═══ Exercise input ═══

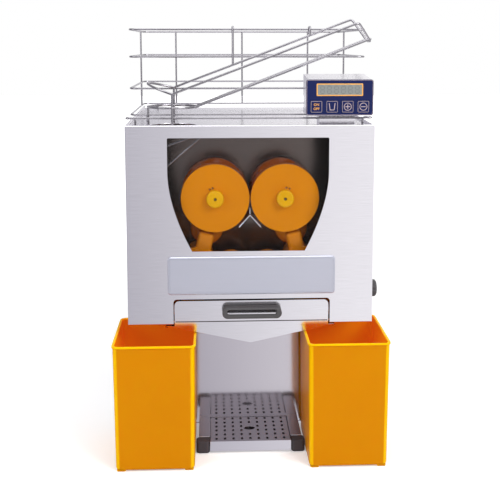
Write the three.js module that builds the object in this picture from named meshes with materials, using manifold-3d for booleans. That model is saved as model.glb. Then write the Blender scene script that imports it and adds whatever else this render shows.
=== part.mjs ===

═══
═══ Exercise input ═══

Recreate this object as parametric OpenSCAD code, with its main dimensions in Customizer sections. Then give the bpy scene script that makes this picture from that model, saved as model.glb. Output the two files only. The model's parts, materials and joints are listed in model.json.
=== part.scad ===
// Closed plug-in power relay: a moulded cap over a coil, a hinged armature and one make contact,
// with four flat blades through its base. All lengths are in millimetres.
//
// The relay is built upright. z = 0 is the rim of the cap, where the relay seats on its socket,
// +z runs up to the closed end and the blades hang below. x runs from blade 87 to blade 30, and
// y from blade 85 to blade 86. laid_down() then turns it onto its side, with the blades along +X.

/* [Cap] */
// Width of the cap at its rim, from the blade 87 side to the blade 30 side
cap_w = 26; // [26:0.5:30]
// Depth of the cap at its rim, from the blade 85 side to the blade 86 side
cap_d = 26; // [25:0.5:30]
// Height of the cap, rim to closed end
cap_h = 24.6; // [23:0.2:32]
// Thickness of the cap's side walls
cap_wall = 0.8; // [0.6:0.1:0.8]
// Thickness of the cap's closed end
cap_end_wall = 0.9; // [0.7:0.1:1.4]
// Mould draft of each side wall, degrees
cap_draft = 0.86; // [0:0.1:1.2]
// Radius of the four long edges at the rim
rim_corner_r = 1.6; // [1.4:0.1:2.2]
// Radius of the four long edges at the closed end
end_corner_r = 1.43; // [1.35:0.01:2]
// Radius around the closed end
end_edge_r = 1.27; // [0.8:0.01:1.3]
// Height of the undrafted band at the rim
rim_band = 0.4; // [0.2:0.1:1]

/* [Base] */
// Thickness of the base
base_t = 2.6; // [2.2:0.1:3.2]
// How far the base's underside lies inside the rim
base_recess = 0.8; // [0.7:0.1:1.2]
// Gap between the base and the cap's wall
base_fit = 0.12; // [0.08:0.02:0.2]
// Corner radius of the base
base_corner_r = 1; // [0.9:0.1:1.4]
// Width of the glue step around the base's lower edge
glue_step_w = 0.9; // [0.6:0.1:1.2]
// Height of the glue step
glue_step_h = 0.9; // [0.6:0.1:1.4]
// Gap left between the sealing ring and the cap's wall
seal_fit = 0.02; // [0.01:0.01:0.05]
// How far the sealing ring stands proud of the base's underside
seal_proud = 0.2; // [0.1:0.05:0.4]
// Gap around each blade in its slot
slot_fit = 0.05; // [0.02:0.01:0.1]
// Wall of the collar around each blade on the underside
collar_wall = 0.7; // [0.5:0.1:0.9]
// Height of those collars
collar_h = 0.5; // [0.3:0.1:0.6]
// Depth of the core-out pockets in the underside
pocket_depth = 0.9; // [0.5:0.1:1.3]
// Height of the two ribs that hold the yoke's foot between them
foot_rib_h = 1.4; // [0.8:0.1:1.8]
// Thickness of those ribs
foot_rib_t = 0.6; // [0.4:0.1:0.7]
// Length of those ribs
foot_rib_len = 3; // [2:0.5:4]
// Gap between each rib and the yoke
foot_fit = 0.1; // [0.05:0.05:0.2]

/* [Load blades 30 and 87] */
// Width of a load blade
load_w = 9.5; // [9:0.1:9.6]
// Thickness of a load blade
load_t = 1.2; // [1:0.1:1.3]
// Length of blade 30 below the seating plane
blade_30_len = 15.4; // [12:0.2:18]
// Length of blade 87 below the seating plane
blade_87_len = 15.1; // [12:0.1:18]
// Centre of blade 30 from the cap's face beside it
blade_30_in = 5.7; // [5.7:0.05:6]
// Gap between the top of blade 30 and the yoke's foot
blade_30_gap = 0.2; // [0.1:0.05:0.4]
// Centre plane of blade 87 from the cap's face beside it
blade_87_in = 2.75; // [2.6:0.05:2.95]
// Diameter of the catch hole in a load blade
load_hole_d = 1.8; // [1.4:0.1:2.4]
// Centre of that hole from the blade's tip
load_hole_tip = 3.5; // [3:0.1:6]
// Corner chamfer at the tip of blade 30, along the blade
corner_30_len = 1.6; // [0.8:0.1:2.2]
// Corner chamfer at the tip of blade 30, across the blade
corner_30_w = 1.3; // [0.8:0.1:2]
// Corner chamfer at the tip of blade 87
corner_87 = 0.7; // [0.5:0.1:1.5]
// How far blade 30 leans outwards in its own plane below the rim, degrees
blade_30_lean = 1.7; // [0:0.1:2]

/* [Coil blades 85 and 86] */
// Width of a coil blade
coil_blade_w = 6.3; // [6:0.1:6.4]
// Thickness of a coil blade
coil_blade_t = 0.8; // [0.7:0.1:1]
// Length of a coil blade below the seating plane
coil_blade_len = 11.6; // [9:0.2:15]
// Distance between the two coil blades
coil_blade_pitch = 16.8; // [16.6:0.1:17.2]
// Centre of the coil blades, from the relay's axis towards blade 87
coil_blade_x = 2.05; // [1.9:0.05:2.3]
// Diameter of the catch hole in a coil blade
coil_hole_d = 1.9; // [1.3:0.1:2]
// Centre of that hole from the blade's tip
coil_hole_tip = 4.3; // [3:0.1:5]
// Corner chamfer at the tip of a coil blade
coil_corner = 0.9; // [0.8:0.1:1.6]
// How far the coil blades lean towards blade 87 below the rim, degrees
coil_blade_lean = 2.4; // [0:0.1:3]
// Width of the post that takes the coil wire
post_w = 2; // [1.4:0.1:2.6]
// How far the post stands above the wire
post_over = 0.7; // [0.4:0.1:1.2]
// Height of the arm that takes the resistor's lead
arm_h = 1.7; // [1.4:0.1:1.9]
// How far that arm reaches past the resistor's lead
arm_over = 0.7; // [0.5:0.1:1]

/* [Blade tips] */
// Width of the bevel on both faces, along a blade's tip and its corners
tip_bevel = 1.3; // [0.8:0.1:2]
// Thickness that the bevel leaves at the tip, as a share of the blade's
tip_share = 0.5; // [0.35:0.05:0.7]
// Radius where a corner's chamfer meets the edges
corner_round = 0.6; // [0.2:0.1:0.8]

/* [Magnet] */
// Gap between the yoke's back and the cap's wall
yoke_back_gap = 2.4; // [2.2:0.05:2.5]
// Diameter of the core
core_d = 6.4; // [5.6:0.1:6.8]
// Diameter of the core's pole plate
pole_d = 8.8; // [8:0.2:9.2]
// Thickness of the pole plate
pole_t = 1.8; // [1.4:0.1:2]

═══

Aim of the task | Where a line above holds the string "this", show that line.

Task output |
Write the three.js module that builds the object in this picture from named meshes with materials, using manifold-3d for booleans. That model is saved as model.glb. Then write the Blender scene script that imports it and adds whatever else this render shows.
Recreate this object as parametric OpenSCAD code, with its main dimensions in Customizer sections. Then give the bpy scene script that makes this picture from that model, saved as model.glb. Output the two files only. The model's parts, materials and joints are listed in model.json.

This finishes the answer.